D casting broke?

Joerg Joergonson via Digitalmars-d-learn digitalmars-d-learn at puremagic.com
Sun Jun 19 12:59:28 PDT 2016


import std.stdio;

class X { X Parent; }

class x : X { }

class a : x
{
     void Do()
     {
         auto p = cast(A!a)(this.Parent);  // works as long as we 
are in A
         assert(p !is null);
     }
}


class A(T : a) : X
{
     X Parent = new X();
     T _y = new T();
}

class b : a { }
class B(T : b) : A!T { }

void main(string[] argv)
{
     auto _A = new A!a();
     auto _B = new B!b();
     _A.Parent = _A;
     _A._y.Parent = _A;
     _B.Parent = _B;    // works if _A, since _B is of type _A it 
should still work
     _B._y.Parent = _B; // ...
			
     _A._y.Do();
     _B._y.Do();
	
}


This should be completely valid since B!T' obviously derives from 
A!T directly and we see that T' derives from b which derives from 
a directly.

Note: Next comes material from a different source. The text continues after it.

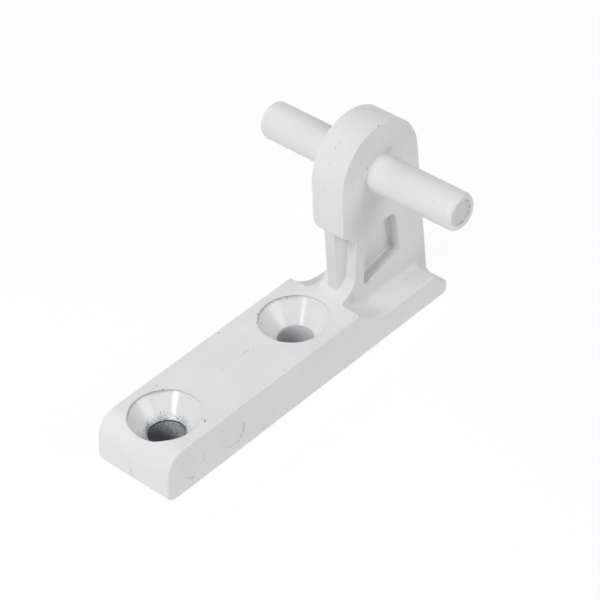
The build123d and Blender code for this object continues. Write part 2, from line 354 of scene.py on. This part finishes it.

So B!b is an entirely derived from A!a and hence the 
cast should be successful

So, my code crashes because when I do the cast in the base class 
A!T, and it is used in the derived class(which the cast should be 
valid), a null pointer is created which is used in the base 
class. (Basically, B!T doesn't have to have any code in it, just 
create the object, the code in A!T then will crash if such a cast 
exists)


The obviously question: Is there a simple way around this? I'd 
ask, how long to fix but that might take months/years. I can 
override in b and duplicate code but why? That makes life more 
difficult than having things work as they should(having to 
maintain twice is much code is not a solution).